> [Task details] Quote precisely the run of lines opening with the line containing "make_runners()" and closing with the line containing "if empty is", and nothing else.

> [Given data]
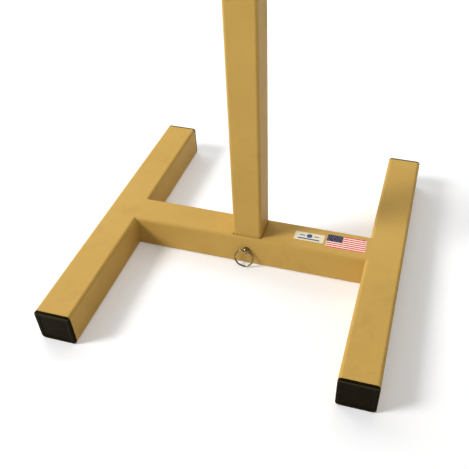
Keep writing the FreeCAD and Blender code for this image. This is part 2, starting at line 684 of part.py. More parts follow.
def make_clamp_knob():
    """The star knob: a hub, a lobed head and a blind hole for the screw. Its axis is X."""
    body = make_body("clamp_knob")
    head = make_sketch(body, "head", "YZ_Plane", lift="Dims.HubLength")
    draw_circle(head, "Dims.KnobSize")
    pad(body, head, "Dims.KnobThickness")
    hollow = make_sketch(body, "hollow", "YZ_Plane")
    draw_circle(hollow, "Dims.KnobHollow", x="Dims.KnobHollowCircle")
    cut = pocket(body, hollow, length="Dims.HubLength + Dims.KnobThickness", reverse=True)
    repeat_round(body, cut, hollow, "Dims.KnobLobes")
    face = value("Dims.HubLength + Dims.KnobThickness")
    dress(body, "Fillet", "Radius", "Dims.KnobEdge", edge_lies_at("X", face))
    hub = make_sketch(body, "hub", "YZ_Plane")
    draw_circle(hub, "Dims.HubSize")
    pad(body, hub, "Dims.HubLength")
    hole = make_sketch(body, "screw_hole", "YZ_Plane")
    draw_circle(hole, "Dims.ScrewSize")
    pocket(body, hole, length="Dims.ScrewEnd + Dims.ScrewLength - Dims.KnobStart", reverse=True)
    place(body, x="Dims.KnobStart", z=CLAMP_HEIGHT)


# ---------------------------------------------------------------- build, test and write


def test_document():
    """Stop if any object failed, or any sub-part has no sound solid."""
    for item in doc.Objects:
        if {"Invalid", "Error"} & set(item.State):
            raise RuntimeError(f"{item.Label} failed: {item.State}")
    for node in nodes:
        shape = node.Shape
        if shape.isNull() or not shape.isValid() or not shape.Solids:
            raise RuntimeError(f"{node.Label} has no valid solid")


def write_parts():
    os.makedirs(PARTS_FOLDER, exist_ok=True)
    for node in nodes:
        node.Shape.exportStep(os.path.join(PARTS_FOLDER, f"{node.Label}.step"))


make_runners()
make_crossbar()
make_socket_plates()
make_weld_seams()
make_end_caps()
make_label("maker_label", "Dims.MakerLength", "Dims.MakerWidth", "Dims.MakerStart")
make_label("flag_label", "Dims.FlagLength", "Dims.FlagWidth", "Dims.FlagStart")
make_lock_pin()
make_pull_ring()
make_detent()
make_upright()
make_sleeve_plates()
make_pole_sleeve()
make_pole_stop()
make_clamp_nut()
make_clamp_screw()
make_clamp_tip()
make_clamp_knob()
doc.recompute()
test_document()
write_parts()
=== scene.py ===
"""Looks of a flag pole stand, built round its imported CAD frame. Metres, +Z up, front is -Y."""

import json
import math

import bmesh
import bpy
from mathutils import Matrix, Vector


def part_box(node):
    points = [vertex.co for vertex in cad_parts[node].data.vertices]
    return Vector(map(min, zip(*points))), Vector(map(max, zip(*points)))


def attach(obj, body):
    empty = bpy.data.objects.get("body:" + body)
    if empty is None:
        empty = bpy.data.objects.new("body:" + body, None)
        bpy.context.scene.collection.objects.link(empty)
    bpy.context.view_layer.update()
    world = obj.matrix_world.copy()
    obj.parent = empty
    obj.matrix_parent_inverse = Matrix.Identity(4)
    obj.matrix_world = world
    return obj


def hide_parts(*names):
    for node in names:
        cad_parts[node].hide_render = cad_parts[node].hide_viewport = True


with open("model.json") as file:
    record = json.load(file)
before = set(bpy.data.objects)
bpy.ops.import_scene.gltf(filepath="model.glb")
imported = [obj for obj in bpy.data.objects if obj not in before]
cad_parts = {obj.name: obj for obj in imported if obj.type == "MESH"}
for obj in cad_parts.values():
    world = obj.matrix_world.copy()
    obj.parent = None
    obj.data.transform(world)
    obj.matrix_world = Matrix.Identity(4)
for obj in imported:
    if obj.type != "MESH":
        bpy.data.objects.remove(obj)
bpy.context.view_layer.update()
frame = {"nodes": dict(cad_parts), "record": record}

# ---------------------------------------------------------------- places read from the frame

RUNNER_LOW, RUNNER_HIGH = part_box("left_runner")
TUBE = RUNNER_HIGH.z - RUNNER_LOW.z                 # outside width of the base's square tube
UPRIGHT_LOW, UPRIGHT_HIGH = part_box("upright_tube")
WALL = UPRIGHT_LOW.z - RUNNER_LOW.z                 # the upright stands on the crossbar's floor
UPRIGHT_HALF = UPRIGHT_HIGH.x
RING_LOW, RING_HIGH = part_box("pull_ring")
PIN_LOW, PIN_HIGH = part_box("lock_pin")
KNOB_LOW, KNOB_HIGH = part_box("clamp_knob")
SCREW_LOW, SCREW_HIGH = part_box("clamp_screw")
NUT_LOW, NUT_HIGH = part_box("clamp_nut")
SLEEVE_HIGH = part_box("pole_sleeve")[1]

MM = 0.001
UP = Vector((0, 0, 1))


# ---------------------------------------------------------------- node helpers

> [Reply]
make_runners()
make_crossbar()
make_socket_plates()
make_weld_seams()
make_end_caps()
make_label("maker_label", "Dims.MakerLength", "Dims.MakerWidth", "Dims.MakerStart")
make_label("flag_label", "Dims.FlagLength", "Dims.FlagWidth", "Dims.FlagStart")
make_lock_pin()
make_pull_ring()
make_detent()
make_upright()
make_sleeve_plates()
make_pole_sleeve()
make_pole_stop()
make_clamp_nut()
make_clamp_screw()
make_clamp_tip()
make_clamp_knob()
doc.recompute()
test_document()
write_parts()
=== scene.py ===
"""Looks of a flag pole stand, built round its imported CAD frame. Metres, +Z up, front is -Y."""

import json
import math

import bmesh
import bpy
from mathutils import Matrix, Vector


def part_box(node):
    points = [vertex.co for vertex in cad_parts[node].data.vertices]
    return Vector(map(min, zip(*points))), Vector(map(max, zip(*points)))


def attach(obj, body):
    empty = bpy.data.objects.get("body:" + body)
    if empty is None:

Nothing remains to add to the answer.